Ab den 1980er-Jahren wurde es noch unübersichtlicher. In Westdeutschland gründeten sich die Grünen als linksökologische Partei, in Ostdeutschland überlebte die SED das Ende der DDR als poststalinistische, zunehmend pragmatische Regionalpartei, um dann ab 2005 unter Führung Lafontaines mit dem SPDAbleger WASG zur gesamtdeutschen Linken zusammenzuwachsen.
Doch wie das so ist, ob nun bei Sozialdemokraten, Grünen oder Linken: Immer gibt es in einer linken Partei noch eine Parteilinke, denen alles nicht links genug ist. Und immer gab es Versuche, die Linke zu einen, gegen den Kapitalismus und für den Weltfrieden, wobei diese Einigungsversuche oft nur zur nächsten Spaltung oder Parteineugründung führten.

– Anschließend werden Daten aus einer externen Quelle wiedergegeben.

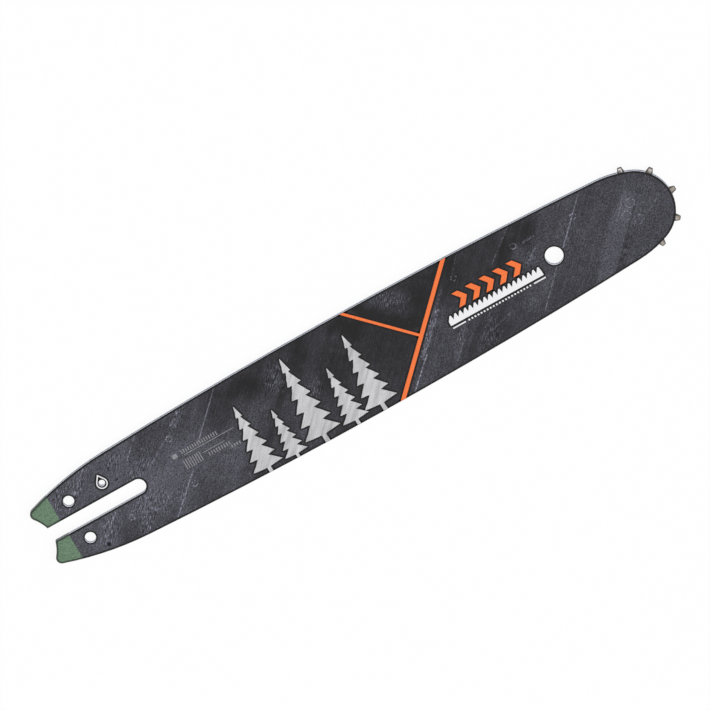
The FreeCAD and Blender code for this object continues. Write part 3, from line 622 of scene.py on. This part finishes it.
def end_piece(piece, material):
    """Closes a piece, bakes its place into its mesh, gives it its finish and lets it ride on the bar."""
    bpy.ops.object.mode_set(mode="OBJECT")
    bpy.ops.object.select_all(action="DESELECT")
    piece.select_set(True)
    bpy.context.view_layer.objects.active = piece
    bpy.ops.object.transform_apply(location=True, rotation=True, scale=True)
    piece.data.materials.clear()
    piece.data.materials.append(material)
    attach(piece, "bar")


for n, (x, y) in enumerate(seen_welds):
    centre = (nose.x + x * MM, y * MM, face_height * MM)
    bpy.ops.object.select_all(action="DESELECT")
    bpy.ops.mesh.primitive_torus_add(
        major_radius=weld_radius * MM, minor_radius=weld_ridge / 2 * MM,
        major_segments=40, minor_segments=10, location=centre,
    )
    mark = start_piece("weld_mark_%d" % (n + 1))
    bpy.ops.transform.vertex_random(offset=weld_ruffle * MM, seed=n)
    bpy.ops.transform.resize(value=(1, 1, weld_rise / (weld_ridge / 2)), center_override=centre)
    bpy.ops.mesh.normals_make_consistent(inside=False)
    end_piece(mark, printed_paint)


# The four nose rivets. Their heads are swelled flush in the plates' countersinks, ground with the faces and
# painted over, so that only a broken ring of rubbed paint shows where each one is.
for node in nodes:
    if node.startswith("nose_rivet"):
        dress(node, printed_paint)


# The edge line, a painted shade of the dark broken edge: a thin black film laid on the paint all round the
# face and round its larger holes, but not round the rivets or the oil inlet.
edge_shade_width = 0.85
line_height = 0.03
sunk = 0.02
edge_shade_tone = 14.0
rivet_reach = 3.4
inlet_place = Vector((-330.4, -18.9))
inlet_reach = 2.4
merge_gap = 0.001
face_slack = 0.01
facing_up = 0.99


def select_faces(piece, chosen):
    """Selects those faces that the test chooses, in edit mode, and no others."""
    bpy.ops.mesh.select_mode(type="FACE")
    bpy.ops.object.mode_set(mode="OBJECT")
    for part in (*piece.data.vertices, *piece.data.edges):
        part.select = False
    for face in piece.data.polygons:
        face.select = chosen(face)
    bpy.ops.object.mode_set(mode="EDIT")


def copy_of(piece, name):
    """A copy with a mesh of its own, opened and selected all over."""
    bpy.ops.object.select_all(action="DESELECT")
    copy = bpy.data.objects.new(name, piece.data.copy())
    bpy.context.scene.collection.objects.link(copy)
    bpy.context.view_layer.objects.active = copy
    copy.select_set(True)
    return start_piece(name)


def painted_face(name):
    """A sheet in the form of the painted face, with its holes, just under the face."""
    face = copy_of(nodes["side_plate_front"], name)
    bpy.ops.mesh.customdata_custom_splitnormals_clear()
    bpy.ops.mesh.remove_doubles(threshold=merge_gap * MM)
    under = (face_height - face_slack) * MM
    select_faces(face, lambda part: part.normal.z < facing_up or part.center.z < under)
    bpy.ops.mesh.delete(type="FACE")
    bpy.ops.mesh.select_all(action="SELECT")
    bpy.ops.transform.translate(value=(0, 0, -sunk * MM))
    return face


def thicken(height):
    """Extrudes the sheet that is open and selected upwards into a closed slab."""
    bpy.ops.mesh.extrude_region_move(TRANSFORM_OT_translate={"value": (0, 0, height * MM)})
    bpy.ops.mesh.select_all(action="SELECT")
    bpy.ops.mesh.normals_make_consistent(inside=False)


def without_line(part):
    """Whether a face belongs to the line round a rivet's head or round the small oil inlet."""
    place = (part.center - nose) / MM
    if (place.xy - inlet_place).length < inlet_reach:
        return True
    return any((place - rivet).xy.length < rivet_reach for rivet in rivet_places)


# This black is the painted edge shade here, and the black outlines of the print further on.
edge_shade_and_outline_black, tree, shader, place = start_material("black edge line")
black_mottle = noise(tree, place, 0.9, 2.0)
tone = maths(tree, "MULTIPLY_ADD", black_mottle, 20.0, edge_shade_tone - 10.0)
finish_paint(tree, shader, tone, place)
painted_edge_shade = painted_face("painted_edge_shade")
bpy.ops.mesh.inset(thickness=edge_shade_width * MM, use_boundary=True, use_even_offset=True)
bpy.ops.mesh.delete(type="FACE")
select_faces(painted_edge_shade, without_line)
bpy.ops.mesh.delete(type="FACE")
bpy.ops.mesh.select_all(action="SELECT")
thicken(sunk + line_height)
end_piece(painted_edge_shade, edge_shade_and_outline_black)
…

Parallel erodierte das, was die Soziologen als Wählermilieus bezeichnen. Das Proletariat, die angeblich einst führende Klasse, wurde in der zunehmend arbeitsteiligen, digitalisierten und akademisierten Gesellschaft immer mehr zur Randgruppe.
Die neueste Spaltungsvariante ist die Erfindung einer linken Sammlungsbewegung, wie sie in unterschiedlichen Formen in Frankreich, Italien oder Spanien zu besichtigen ist. Die ungefähre Begründung: Da die Linke, egal, ob sie nun rot oder grün schimmere, nur noch die urbane Elite vertrete und die teils prekären Schichten darunter vergessen habe, benötige sie einen gemeinsamen Neuanfang.
Über die Trennung zur Einheit: Lafontaine verkörperte diese absurde Strategie. In Sahra Wagenknecht fand er die kongeniale Partnerin für seinen Plan, eine Art Volkspartei zu formen, um SPD und Grüne zu kapern. Auch sie verfolgte zunehmend seinen antielitären, populistischen und, ja, teils nationalistischen Ansatz, der bereits unter Jean-Luc Mélenchon oder Beppe Grillo funktionierte. Gerechtigkeit für alle, aber für Deutsche zuerst: So sollte es gelingen, die linke Front zu schließen und die AfD klein zu halten.
Doch die Bewegung „Aufstehen“, die nun offenkundig gescheitert ist, hat entscheidende Strukturfehler. Sie ist eine künstliche, von oben initiierte und ziemlich schlecht organisierte Veranstaltung – und damit das Gegenteil von dem, was man eine Graswurzelbewegung nennt. Außerdem engagierte sich Wagenknecht nur halb, derweil Lafontaine die rote Eminenz im Hintergrund gab.
Hinzu kommt, dass das Parteiensystem trotz Erschütterungen im wirtschaftlich soliden Deutschland immer noch einigermaßen stabil wirkt, wenigstens im europäischen Vergleich. Am Ende haben Lafontaine und Wagenknecht der Linken geschadet. Anstatt Rot-Rot-Grün im Bund zu forcieren, verhinderten sie die Debatte darüber. Auch dies ist einer der vielen Gründe für den Niedergang der SPD – von dem übrigens, welch Ironie, nur die zusehends verbürgerlichten Grünen profitieren. Wenn die nächste Regierung schwarzgrün oder jamaikanisch wird, darf sich die Union beim Ehepaar aus dem Saarland bedanken.